First off we should remember to disconnect public policy from actions of private companies. Otherwise the general track record becomes rather muddy on a global scale.
While I eagerly admit to Severen that Finnish law has much to be pruned, I view freedom in the 'States quite suspect. You most certainly don't hold the rights of foreign nationals to a high standard.
And you don't seem to have any rule of law, as much as rule of capital. As shown by your runaway legal system.
Also your sources suck, having dated or biased information.
As a conclusion it could be said that neither Finland nor the 'States are free enough.
"First off we should remember to disconnect public policy from actions of private companies."
Um, if you're referring to the airport piece, I have news for you. I'm not sure about Europe, but here in the US, private companies cannot enact discriminatory rules on the basis of race. It's illegal. No airport can treat people differently (hence why all people are treated that way).
"I view freedom in the 'States quite suspect."
You and a million others. Not that it matters.
"You most certainly don't hold the rights of foreign nationals to a high standard."

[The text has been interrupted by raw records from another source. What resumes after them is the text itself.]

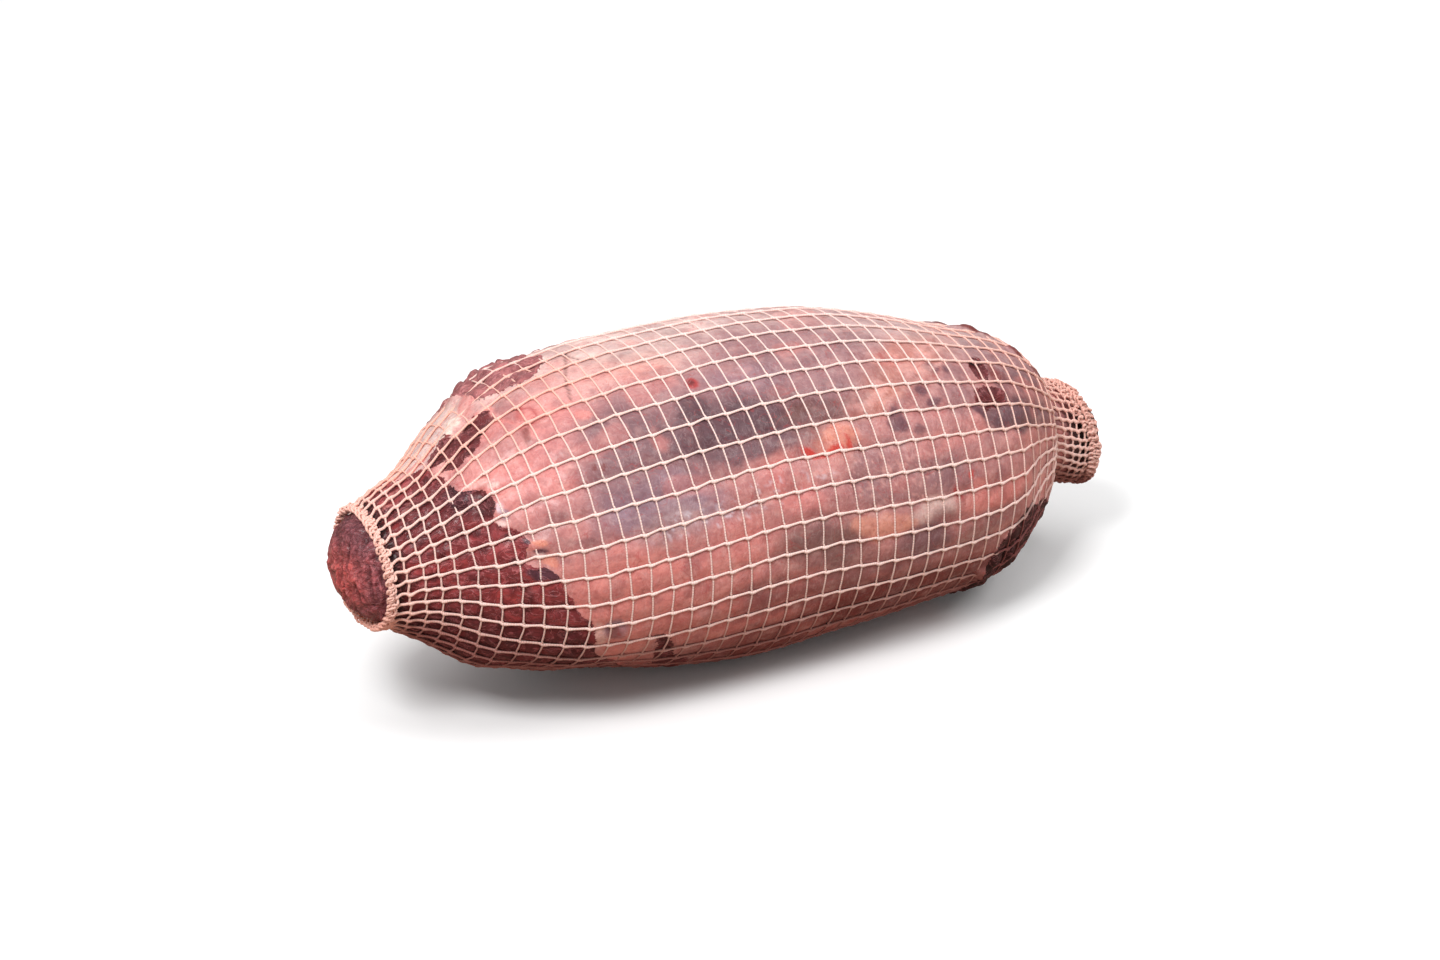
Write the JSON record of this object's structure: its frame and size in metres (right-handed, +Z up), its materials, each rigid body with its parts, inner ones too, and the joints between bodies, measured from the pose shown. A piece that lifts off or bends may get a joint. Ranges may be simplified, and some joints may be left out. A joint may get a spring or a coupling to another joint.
{
  "type": "netted boneless reindeer roast",
  "caption": "Raw boneless meat roast, rolled into a spindle with one blunt and one tapered end, held in a stretched elastic net whose open mouths show the ground ends of the meat.",
  "frame": {"origin": "on the surface that the roast rests on, under the middle of its bounding box", "axes": "+X along the roast from the tapered ground end to the collar end, +Z up"},
  "size_m": [0.3348, 0.1315, 0.1292],
  "materials": {
    "raw_meat": "moist raw meat under a thin pale membrane",
    "elastic_net": "damp pink elastic thread, matte"
  },
  "bodies": {
    "root": {"meat": "raw_meat", "net": "elastic_net"}
  },
  "joints": []
}
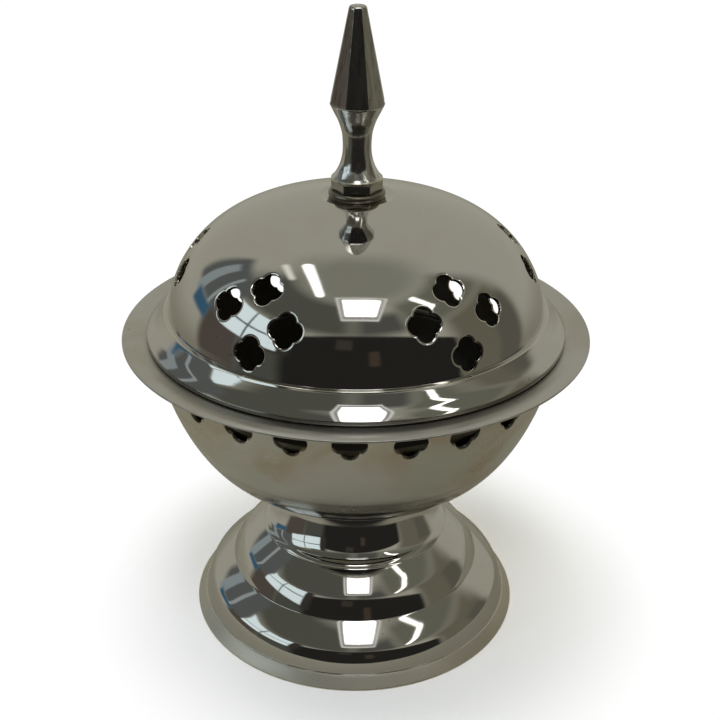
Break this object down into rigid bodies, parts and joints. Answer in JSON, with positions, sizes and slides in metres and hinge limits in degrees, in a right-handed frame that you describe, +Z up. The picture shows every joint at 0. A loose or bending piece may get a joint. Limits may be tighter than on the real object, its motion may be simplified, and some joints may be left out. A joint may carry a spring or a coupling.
{
  "type": "pedestal censer",
  "caption": "Free-standing incense burner: stepped foot, bowl with a flat flange and a pierced band, lift-out charcoal pan, and a pierced domed lid with a faceted finial that lifts off.",
  "frame": {"origin": "centre of the foot's bottom rim, on the plane that it stands on", "axes": "+Z up along the axis of revolution; -Y is the front, the side between two clusters of piercings in the lid"},
  "size_m": [0.16, 0.16, 0.2194],
  "materials": {
    "nickel_foot": "spun brass sheet, bright nickel plated",
    "nickel_bowl": "spun brass sheet, bright nickel plated, lightly worn",
    "nickel_lid": "spun brass sheet, bright nickel plated, lightly worn",
    "nickel_turned": "turned and faceted brass, nickel plated",
    "brass_raw": "dull brass, smoke stained",
    "steel": "zinc-plated steel, dulled",
    "pan_sheet": "spun brass sheet, heat stained and sooty"
  },
  "bodies": {
    "base": {"foot": "nickel_foot", "neck_collar": "nickel_turned", "bowl": "nickel_bowl", "bowl_washer": "steel", "pedestal_bolt": "steel", "foot_washer": "steel", "foot_wing_nut": "brass_raw"},
    "pan": {"charcoal_pan": "pan_sheet"},
    "lid": {"lid_dome": "nickel_lid", "locating_ring": "brass_raw", "finial_spire": "nickel_turned", "finial_hex_collar": "nickel_turned", "finial_washer": "nickel_turned", "finial_stud": "steel", "lid_washer": "brass_raw", "lid_nut": "brass_raw"}
  },
  "joints": [
    {"name": "lid_lift", "type": "slide", "parent": "base", "child": "lid", "axis": [0, 0, 1], "range_m": [0, 0.12]},
    {"name": "pan_lift", "type": "slide", "parent": "base", "child": "pan", "axis": [0, 0, 1], "range_m": [0, 0.031]}
  ]
}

Said "rights" often contain limitations and loopholes that allow the government to suspend them whenever they see fit. And the public is often fine with that. This disturbs me. It should disturb you.
"As shown by your runaway legal system."
Blah, blah, blah. I wouldn't want to be under any other legal system, that's for sure.

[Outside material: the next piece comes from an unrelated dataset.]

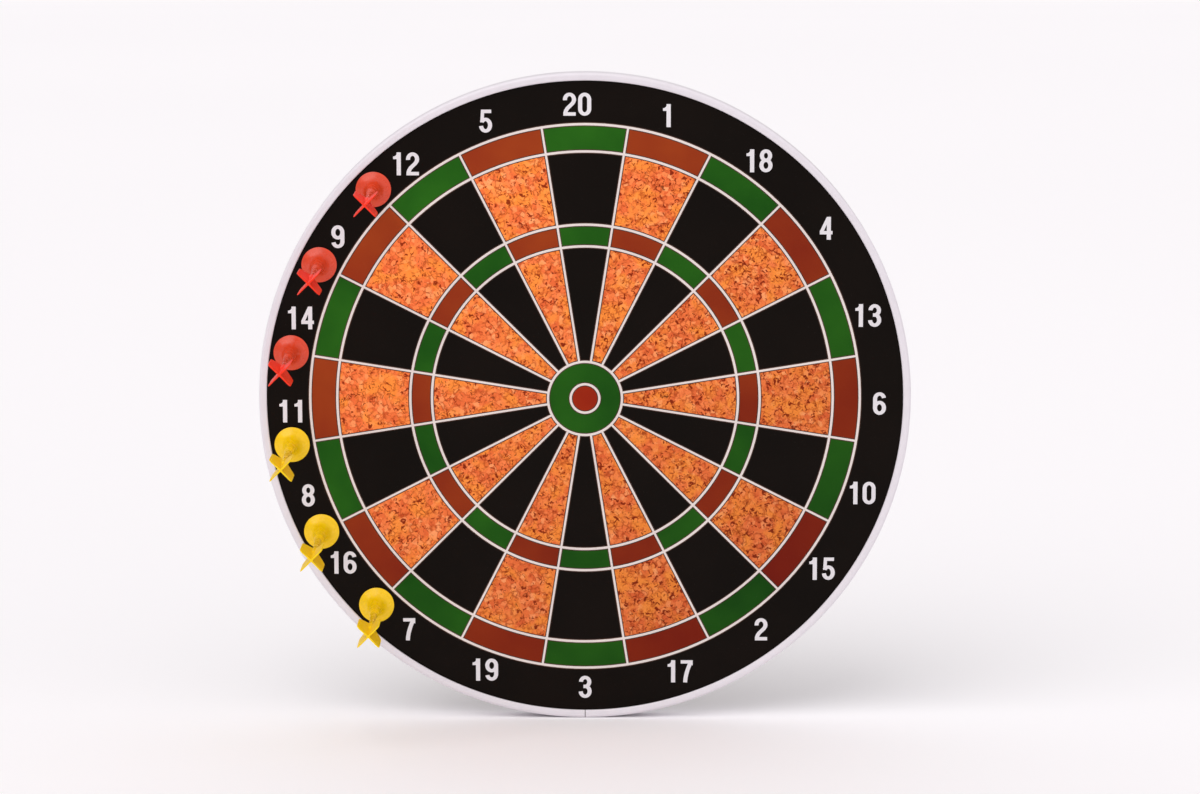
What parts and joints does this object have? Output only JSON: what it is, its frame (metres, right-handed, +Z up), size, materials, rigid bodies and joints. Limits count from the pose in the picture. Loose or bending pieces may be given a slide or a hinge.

"Also your sources suck, having dated or biased information."
"Biased" doesn't make it any less true.
"As a conclusion it could be said that neither Finland nor the 'States are free enough."
We could be more free, but I remain confident that the US is more free than Europe (or any other country or land, for that matter) will ever be. And I have yet to see any evidence to the contrary. Mainly because most Europeans (as well as Australians and Canadians) that I have personally known seem to have a different idea of what constitutes "freedom". Here in the US, when we say "freedom", we mean freedom in the individual sense. Freedom to take the reigns, to do things your way; freedom of responsibility, to go out into the world with your own decisions, and live your life as you see fit, with no one able to tell you how to live it. In these other countries, be they Canada, Australia, or those in Europe, "freedom" seems to indicate freedom from responsibility. Freedom from having to pay for healthcare; freedom from having to be exposed to second-hand smoke; freedom from having to worry about financial decisions. In the US, such "freedoms" are associated with being a child.
So, maybe I'm biased with the American definition. Still, I'm sticking with it, as well as my decision to cut that line from this page.
Good thing that got removed. I disagree with Severen about quite a few of his points, but that line is biased on a page, that should be purely objective.